The Australian Olympic Committee’s executive chairman John Coates effectively blamed new funding arrangements introduced by the government-run Sports Commission for the disappointing haul of 29 medals – Australia’s worst performance since the 1992 Barcelona Olympics.

Coates has quit his appointment to the ASC’s review of the Australian Institute of Sport, saying that he cannot support the commission’s Winning Edge funding policy that doled out $380 million of federal taxpayers’ cash to Olympic sports in the last four years.

The Australian Olympic supremo – who has ruled the AOC for 26 years – says he will now focus on his role as executive president of the AOC.

Mr Coates’ decision constitutes a direct attack on the reform agenda of ASC chairman John Wiley, who is trying to increase accountability of peak administrators by overhauling governance standards across all sports.

It’s turning into an ugly public fight, with Mr Coates coming under attack on Monday from the head of Cycling Australia Mal Speed for being paid more than $680,000 a year.

Mr Speed questioned why Mr Coates was receiving such a large pay cheque from the AOC when the chairs of most sporting peak bodies were only being reimbursed for costs.

Governance changes a potential threat to Olympic chief

The Australian Olympic Committee is a private organisation that is not subject to the sports commission’s reform program.

Cycling Australia head Mal Speed has slammed Coates’ big salary. Photo: AAP

However, if the AOC was required to fall into line with Mr Wiley’s governance benchmarks its current structure would not likely survive.

Under mandatory governance principles introduced in June 2015, the ASC requires that all peak sports bodies appoint independent directors to their boards.

Under this standard, directors of bodies such as Athletics Australia and Cycling Australia cannot be employed by their organisations, nor hold “any other material office within the organisational structure”.

Directors are also required to avoid any “material conflict of interest as a result of being a director”.

According to Professor Bob Stewart from Victoria University of Technology, most of Australia’s peak sports bodies satisfy the requirement for independent directors.

However, Mr Coates and other directors of the AOC do not qualify as independent directors according to the commission’s test because several also hold paid executive roles.

Mr Coates has collected consulting fees worth more than $7 million since 2000. Photo: AAP

“The boards of most Australian sports organisations are filled by volunteer directors who focus on the strategic goals of the sport and that means they do not intrude into the day-to-day management,” Mr Stewart said.

“Mr Coates’ role as an executive chairman contravenes the structure recommended as best practice by the sports commission.
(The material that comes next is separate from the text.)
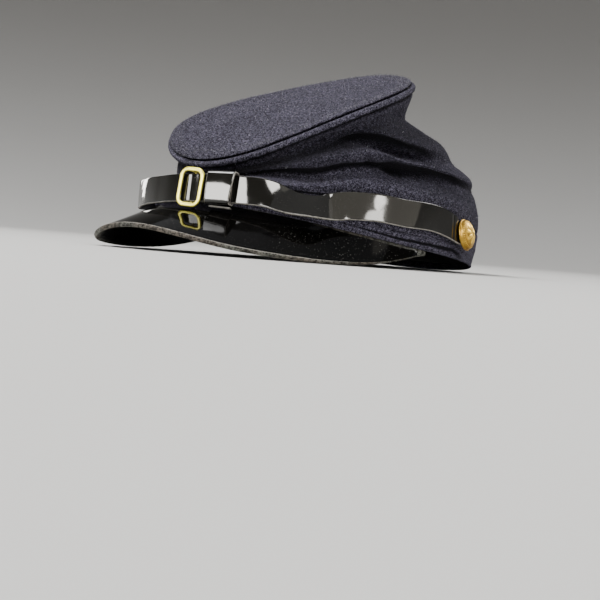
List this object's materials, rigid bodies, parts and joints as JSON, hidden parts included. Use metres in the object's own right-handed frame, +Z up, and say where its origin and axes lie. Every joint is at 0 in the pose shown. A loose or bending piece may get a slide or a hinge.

“Mr Coates’ role seems to be a complete anachronism when compared to other presidents of national sporting bodies.”

AOC supremo’s pay ‘very generous’

As revealed in The New Daily last week, Mr Coates has collected consulting fees worth more than $7 million since 2000.

Moreover, he is the highest-paid executive on the AOC payroll and his remuneration has been increasing as Australia’s performances since the Sydney Olympics have declined.
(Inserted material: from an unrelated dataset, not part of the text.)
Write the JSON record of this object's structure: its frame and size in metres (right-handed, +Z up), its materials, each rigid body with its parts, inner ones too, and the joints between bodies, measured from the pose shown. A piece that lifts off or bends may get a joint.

The Australian team won only 29 medals in Rio compared to 58 in Sydney 16 years ago.

Professor Stewart questioned the size of Mr Coates’ annual pay, saying that presidents of national sports were accustomed to merely recouping expenses for performing their roles.
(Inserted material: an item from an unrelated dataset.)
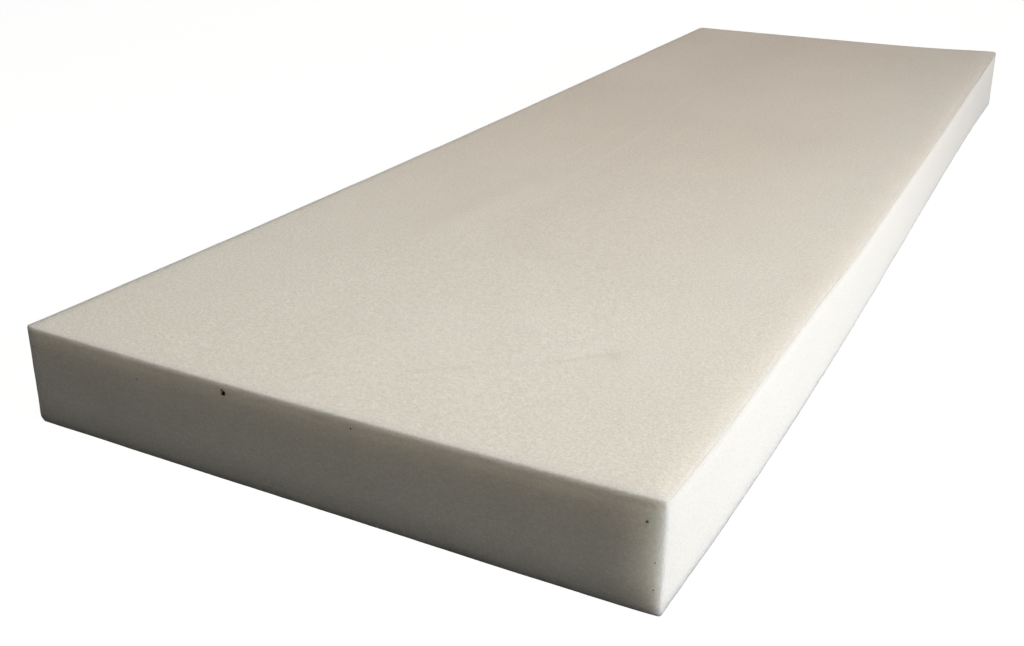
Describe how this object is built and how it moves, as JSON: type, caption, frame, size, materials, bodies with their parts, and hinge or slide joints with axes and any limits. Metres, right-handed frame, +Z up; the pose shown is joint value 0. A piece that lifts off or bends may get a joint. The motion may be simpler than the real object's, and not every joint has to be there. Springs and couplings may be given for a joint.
{
  "type": "foam sheet",
  "caption": "Thick rectangular slab of soft open-cell upholstery foam, cut square, for padding a seat, bench or mattress.",
  "frame": {"origin": "on the ground, at the middle of the sheet's plan box, under the slab's flat underside", "axes": "+Y along the sheet's length towards its far end, +X across its width towards the bulging side, +Z up through its thickness"},
  "size_m": [0.621, 1.83, 0.097],
  "materials": {
    "foam": "matt open-cell foam, knife cut, slightly grainy"
  },
  "bodies": {
    "root": {"foam_slab": "foam"}
  },
  "joints": []
}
“Mr Coates’ remuneration seems to be very generous in light of the position he holds as president.”

The AOC states in its annual report that it considers Mr Coates an “independent director” of the board because he is not chief executive of the organisation.

According to a governance statement included in the AOC annual report, Mr Coates’ annual pay is set by three other directors who sit on a remuneration panel.